* start *

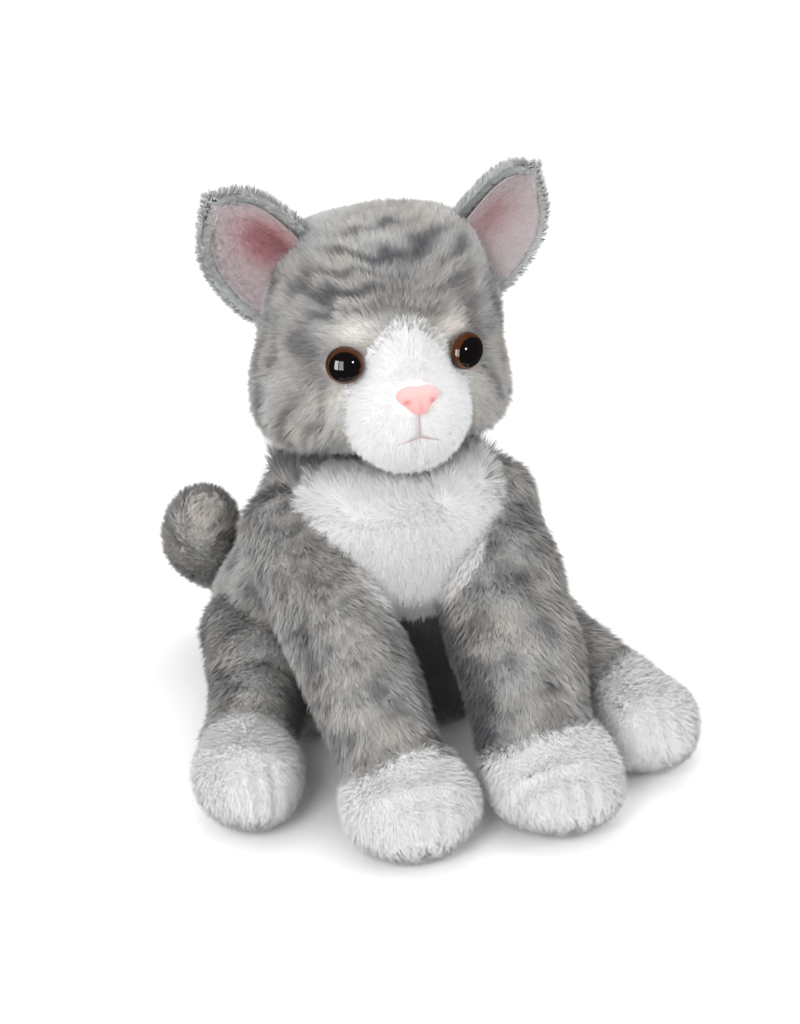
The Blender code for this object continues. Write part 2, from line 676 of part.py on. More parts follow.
def build_limb(prefix, paw, stations, wrist, radius):
    """Sleeve with its ball root, a cup over the end, and the filling of both."""
    centre = stations[0][:3]
    along = first_direction(stations)
    stuff = -COVER - FIT_GAP
    sleeve = np.linspace(0.0, wrist, 6)
    outer, line = limb_rings(stations, sleeve)
    inner, _ = limb_rings(stations, sleeve, -COVER)
    fill, _ = limb_rings(stations, sleeve, stuff)
    outer = root_rings(centre, radius, along, ROOT_ANGLES) + outer
    inner = root_rings(centre, radius - COVER, along, ROOT_INNER_ANGLES) + inner
    add_object(prefix + "_cover", *skin(outer + inner[::-1], cyclic=True, back=len(outer)), GREY_PILE)
    core = root_rings(centre, radius + stuff, along, ROOT_INNER_ANGLES) + fill
    back_end = centre - along * (radius + stuff) * 0.95
    add_object(prefix + "_filling", *skin(core, back_end, line[-1][:3]), FIBRE)
    last = len(stations) - 1.0
    toe = wrist + (last - wrist) * np.linspace(0.0, 1.0, 8) ** 0.9
    outer, line = limb_rings(stations, toe, 0.0, SIDEWAYS, SEAM_GAP)
    inner, _ = limb_rings(stations, toe[:-2], -COVER, SIDEWAYS, SEAM_GAP)
    fill, _ = limb_rings(stations, toe[:-2], stuff, SIDEWAYS, SEAM_GAP)
    ahead = unit(line[-1][:3] - line[-2][:3])
    tip = line[-3][:3] + ahead * 0.0012
    cup = skin(inner[::-1] + outer, tip, line[-1][:3] + ahead * 0.0014, back=0)
    add_object(paw + "_cover", *cup, WHITE_PILE)
    start = line[0][:3] + unit(line[1][:3] - line[0][:3]) * SEAM_GAP
    add_object(paw + "_filling", *skin(fill, start, tip - ahead * FIT_GAP), FIBRE)


def fan_cutter(name, stations, radius, axis, angles, reach):
    """Hull of the limb root over its travel, grown by the joint clearance."""
    rings, _ = limb_rings(stations, np.linspace(0.0, reach, 4), JOINT_GAP)
    centre = np.array(stations[0][:3])
    grown = (radius + JOINT_GAP) / math.cos(math.pi / 14) ** 2
    cloud = [centre + grown * np.array([math.sin(a) * math.cos(f), math.sin(a) * math.sin(f), math.cos(a)])
             for a in np.linspace(0, math.pi, 8) for f in np.linspace(0, 2 * math.pi, 14, endpoint=False)]
    axis = unit(axis)
    for angle in angles:
        c, s = math.cos(math.radians(angle)), math.sin(math.radians(angle))
        for ring in rings:
            for p in ring:
                v = p - centre
                cloud.append(centre + v * c + np.cross(axis, v) * s + axis * (axis @ v) * (1 - c))
    bm = bmesh.new()
    for p in cloud:
        bm.verts.new(tuple(p))
    bmesh.ops.remove_doubles(bm, verts=bm.verts, dist=1e-5)
    out = bmesh.ops.convex_hull(bm, input=bm.verts)
    loose = [g for g in out["geom_interior"] + out["geom_unused"] if isinstance(g, bmesh.types.BMVert)]
    bmesh.ops.delete(bm, geom=list(set(loose)), context="VERTS")
    bmesh.ops.recalc_face_normals(bm, faces=bm.faces)
    mesh = bpy.data.meshes.new(name)
    bm.to_mesh(mesh)
    bm.free()
    ob = bpy.data.objects.new(name, mesh)
    bpy.context.scene.collection.objects.link(ob)
    return as_cutter(ob)


FORELEG = [
    (*SHOULDER, FORELEG_ROOT_RADIUS, FORELEG_ROOT_RADIUS),
    (0.0480, -0.0380, 0.0920, FORELEG_RADIUS - 0.0020, FORELEG_RADIUS - 0.0030),
    (0.0415, -0.0780, 0.0660, FORELEG_RADIUS, FORELEG_RADIUS - 0.0020),
    (0.0370, -0.1130, 0.0400, FORELEG_RADIUS - 0.0020, FORELEG_RADIUS - 0.0055),
    (0.0355, -0.1300, 0.0285, FOREPAW_HALF_WIDTH - 0.0010, FOREPAW_HALF_HEIGHT),
    (0.0350, -0.1440, 0.0220, FOREPAW_HALF_WIDTH - 0.0010, FOREPAW_HALF_HEIGHT),
    (0.0345, -0.1550, 0.0205, FOREPAW_HALF_WIDTH - 0.0090, FOREPAW_HALF_HEIGHT - 0.0055),
    (0.0342, -0.1605, 0.0198, FOREPAW_HALF_WIDTH - 0.0180, FOREPAW_HALF_HEIGHT - 0.0120),
    (0.0340, -0.1630, 0.0195, 0.0065, 0.0055),
]
HINDLEG = [
    (*HIP, HINDLEG_ROOT_RADIUS, HINDLEG_ROOT_RADIUS),
    (0.0650, -0.0090, 0.0385, HINDLEG_RADIUS + 0.0030, HINDLEG_RADIUS + 0.0030),
    (0.0755, -0.0400, 0.0340, HINDLEG_RADIUS, HINDLEG_RADIUS),
    (0.0880, -0.0690, 0.0290, HINDLEG_RADIUS - 0.0025, HINDLEG_RADIUS - 0.0035),
    (0.0920, -0.0840, 0.0255, HINDPAW_HALF_WIDTH - 0.0005, HINDPAW_HALF_HEIGHT),
    (0.0955, -0.0970, 0.0230, HINDPAW_HALF_WIDTH - 0.0010, HINDPAW_HALF_HEIGHT),
    (0.0980, -0.1080, 0.0220, HINDPAW_HALF_WIDTH - 0.0080, HINDPAW_HALF_HEIGHT - 0.0055),
    (0.0990, -0.1135, 0.0215, HINDPAW_HALF_WIDTH - 0.0160, HINDPAW_HALF_HEIGHT - 0.0125),
    (0.0995, -0.1160, 0.0212, 0.0065, 0.0055),
]
TAIL = [
    (*TAIL_ROOT, TAIL_RADIUS, TAIL_RADIUS),
    (-0.0280, TORSO_BACK + 0.0080, 0.0340, TAIL_RADIUS, TAIL_RADIUS),
    (-0.0560, TORSO_BACK + 0.0070, 0.0460 * TALL, TAIL_RADIUS, TAIL_RADIUS),
    (-0.0740, TORSO_BACK - 0.0080, 0.0660 * TALL, TAIL_RADIUS, TAIL_RADIUS),
    (-0.0770, TORSO_BACK - 0.0220, 0.0840 * TALL, TAIL_RADIUS - 0.0010, TAIL_RADIUS - 0.0010),
    (-0.0770, TORSO_BACK - 0.0290, 0.0940 * TALL, 0.0150, 0.0150),
    (-0.0768, TORSO_BACK - 0.0320, 0.0985 * TALL, 0.0070, 0.0070),
]
FORE_WRIST = 3.5
HIND_WRIST = 3.0

for mirror, label in ((-1.0, "right"), (1.0, "left")):
    flip = np.array([mirror, 1.0, 1.0, 1.0, 1.0])
    fore = [np.array(s) * flip for s in FORELEG]
    hind = [np.array(s) * flip for s in HINDLEG]
    # both front paws lie a little to the cat's left, and its left hind paw lies further forward
    for station in fore[1:]:
        station[0] += FORELEG_SWAY * min(1.0, (SHOULDER[1] - station[1]) / 0.120)
    if mirror > 0:
        for station in hind[1:]:
            share = min(1.0, (HIP[1] - station[1]) / 0.100)
            station[0] += 0.6 * HINDLEG_REACH * share
            station[1] -= HINDLEG_REACH * share
    build_limb("foreleg_" + label, "forepaw_" + label, fore, FORE_WRIST, FORELEG_ROOT_RADIUS)
    build_limb("hindleg_" + label, "hindpaw_" + label, hind, HIND_WRIST, HINDLEG_ROOT_RADIUS)
    travel = np.linspace(-FORELEG_UP, FORELEG_DOWN, 3)
    fore_fan = fan_cutter("fore_fan_" + label, fore, FORELEG_ROOT_RADIUS, SIDEWAYS, travel, 2.0)
    outward = np.linspace(0.0, HINDLEG_OUT, 3) * mirror
    hind_fan = fan_cutter("hind_fan_" + label, hind, HINDLEG_ROOT_RADIUS, UPWARD, outward, 2.0)
    for ob in (torso_cover, torso_filling):
        cut(ob, fore_fan)
        cut(ob, hind_fan)
    cut(chest_bib, fore_fan)

# ---------------------------------------------------------------- tail
steps = np.linspace(0.0, len(TAIL) - 1.0, 13)
stuff = -COVER - FIT_GAP
outer, line = limb_rings(TAIL, steps, 0.0, UPWARD)
inner, _ = limb_rings(TAIL, steps[:-3], -COVER, UPWARD)
fill, _ = limb_rings(TAIL, steps[:-3], stuff, UPWARD)
along = first_direction(TAIL)
ahead = unit(line[-1][:3] - line[-2][:3])
root = root_rings(TAIL_ROOT, TAIL_RADIUS, along, ROOT_ANGLES, UPWARD)
hollow = root_rings(TAIL_ROOT, TAIL_RADIUS - COVER, along, ROOT_INNER_ANGLES, UPWARD)
core = root_rings(TAIL_ROOT, TAIL_RADIUS + stuff, along, ROOT_INNER_ANGLES, UPWARD)
tip = line[-4][:3] + ahead * 0.0012
shell = (hollow + inner)[::-1] + root + outer
verts, faces = skin(shell, tip, line[-1][:3] + ahead * 0.0016, back=0)
add_object("tail_cover", verts, faces, GREY_PILE)
verts, faces = skin(core + fill, TAIL_ROOT - along * (TAIL_RADIUS + stuff) * 0.95, tip - ahead * FIT_GAP)
add_object("tail_filling", verts, faces, FIBRE)
swing = np.linspace(-TAIL_OUT, TAIL_IN, 3)
tail_fan = fan_cutter("tail_fan", TAIL, TAIL_RADIUS, UPWARD, swing, 3.0)
for ob in (torso_cover, torso_filling):
    cut(ob, tail_fan)
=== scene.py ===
import bpy
import bmesh
import math
import numpy as np
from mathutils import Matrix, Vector
from mathutils.kdtree import KDTree


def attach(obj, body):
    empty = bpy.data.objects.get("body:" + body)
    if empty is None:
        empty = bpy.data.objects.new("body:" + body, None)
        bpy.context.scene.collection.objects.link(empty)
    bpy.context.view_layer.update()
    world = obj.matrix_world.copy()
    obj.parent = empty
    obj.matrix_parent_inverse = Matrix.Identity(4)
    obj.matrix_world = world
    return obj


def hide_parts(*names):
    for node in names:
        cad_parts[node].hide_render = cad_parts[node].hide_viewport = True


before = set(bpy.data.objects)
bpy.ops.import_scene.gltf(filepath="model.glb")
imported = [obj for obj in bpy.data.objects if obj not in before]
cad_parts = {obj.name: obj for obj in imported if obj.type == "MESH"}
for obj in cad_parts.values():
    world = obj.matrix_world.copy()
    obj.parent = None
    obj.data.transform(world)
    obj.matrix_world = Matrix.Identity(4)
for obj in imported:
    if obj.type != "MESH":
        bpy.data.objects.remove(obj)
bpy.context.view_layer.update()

# ---------------------------------------------------------------- sizes, as in the CAD model
HEAD_HALF = np.array([0.0610, 0.0460, 0.0600])
NECK_BALL = 0.0550
TORSO_HEIGHT, TORSO_HALF_WIDTH, TORSO_FRONT, TORSO_BACK = 0.1400, 0.0820, 0.0500, 0.0880
HEAD = np.array([0.0, 0.0040, 0.1994])
EAR_WIDTH, EAR_HEIGHT = 0.0500, 0.0450
EYE_RADIUS, NOSE_WIDTH = 0.0090, 0.0210
SHOULDER = np.array([0.0520, -0.0100, 0.1080])
HIP = np.array([0.0590, 0.0160, 0.0400])
TAIL_ROOT = np.array([-0.0060, TORSO_BACK - 0.0140, 0.0340])
FORE_ROOT, HIND_ROOT, TAIL_RADIUS = 0.0240, 0.0300, 0.0205
FORELEG_SWAY, HINDLEG_REACH = 0.0040, 0.0080
CHEEK_CENTRE, CHEEK_SIZE = np.array([0.0230, 0.002, -0.0250]), np.array([0.0400, 0.0400, 0.0310])
SNOUT_CENTRE, SNOUT_SIZE = np.array([0.0, -0.0225, -0.0300]), np.array([0.0350, 0.0335, 0.0280])
EAR_CUP = 0.0110

# ---------------------------------------------------------------- sizes of the visual model
INSET = 0.0048  # backings lie this far under the CAD covers
HEAD_ROOM = 0.0560  # torso and bib stay outside this radius round the head's centre
GROUND = 0.0020  # lowest height of a backing
STRAND_GROUND = 0.0004  # lowest height of a strand's tip
STRANDS_PER_PIECE = 50000
THIN = 1.0


# ---------------------------------------------------------------- arithmetic
def unit(v):
    v = np.asarray(v, float)
    return v / np.maximum(np.linalg.norm(v, axis=-1, keepdims=True), 1e-12)


def ease(v, low, high):
    t = np.clip((v - low) / (high - low), 0.0, 1.0)
    return t * t * (3.0 - 2.0 * t)


def bell(v, centre, width):
    return np.exp(-((v - centre) / width) ** 2)


def circle(turns, side, up):
    """Points of the unit circle that runs from side towards up."""
    return np.cos(turns)[:, None] * side + np.sin(turns)[:, None] * up


def waves(p, size, seed, count=9):
    """Smooth cloudy field of about unit spread; size is the usual width of a cloud in metres."""
    r = np.random.default_rng(seed)
    k = unit(r.normal(size=(count, 3))) * (math.tau / size) * r.uniform(0.45, 1.3, (count, 1))
    return np.sin(p @ k.T + r.uniform(0, math.tau, count)).sum(1) / math.sqrt(count / 2)


def spline(stations, params):
    """Catmull-Rom samples through stations; params count stations from 0."""
    pts = np.array(stations, float)
    pts = np.vstack([2 * pts[0] - pts[1], pts, 2 * pts[-1] - pts[-2]])
    s = np.clip(params, 0.0, len(pts) - 3.0 - 1e-9)
    i = s.astype(int)
    t = (s - i)[:, None]
    a, b, c, d = pts[i], pts[i + 1], pts[i + 2], pts[i + 3]
    square, cube = 2 * a - 5 * b + 4 * c - d, 3 * b - a - 3 * c + d
    return 0.5 * (2 * b + (c - a) * t + square * t * t + cube * t ** 3)


# ---------------------------------------------------------------- surfaces: (points, triangles, normals, s)
def vertex_normals(v, t):
    face = np.cross(v[t[:, 1]] - v[t[:, 0]], v[t[:, 2]] - v[t[:, 0]])
    out = np.zeros_like(v)
    for k in range(3):
        np.add.at(out, t[:, k], face)
    return unit(out)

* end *

# [Work to be completed]
Retype the portion of the data above that starts on the line with "verts, faces, FIBRE)" and finishes on the line with "obj.matrix_parent_inverse = Matrix.Identity(4)", including both of those lines.

# [Task solution]
add_object("tail_filling", verts, faces, FIBRE)
swing = np.linspace(-TAIL_OUT, TAIL_IN, 3)
tail_fan = fan_cutter("tail_fan", TAIL, TAIL_RADIUS, UPWARD, swing, 3.0)
for ob in (torso_cover, torso_filling):
    cut(ob, tail_fan)
=== scene.py ===
import bpy
import bmesh
import math
import numpy as np
from mathutils import Matrix, Vector
from mathutils.kdtree import KDTree


def attach(obj, body):
    empty = bpy.data.objects.get("body:" + body)
    if empty is None:
        empty = bpy.data.objects.new("body:" + body, None)
        bpy.context.scene.collection.objects.link(empty)
    bpy.context.view_layer.update()
    world = obj.matrix_world.copy()
    obj.parent = empty
    obj.matrix_parent_inverse = Matrix.Identity(4)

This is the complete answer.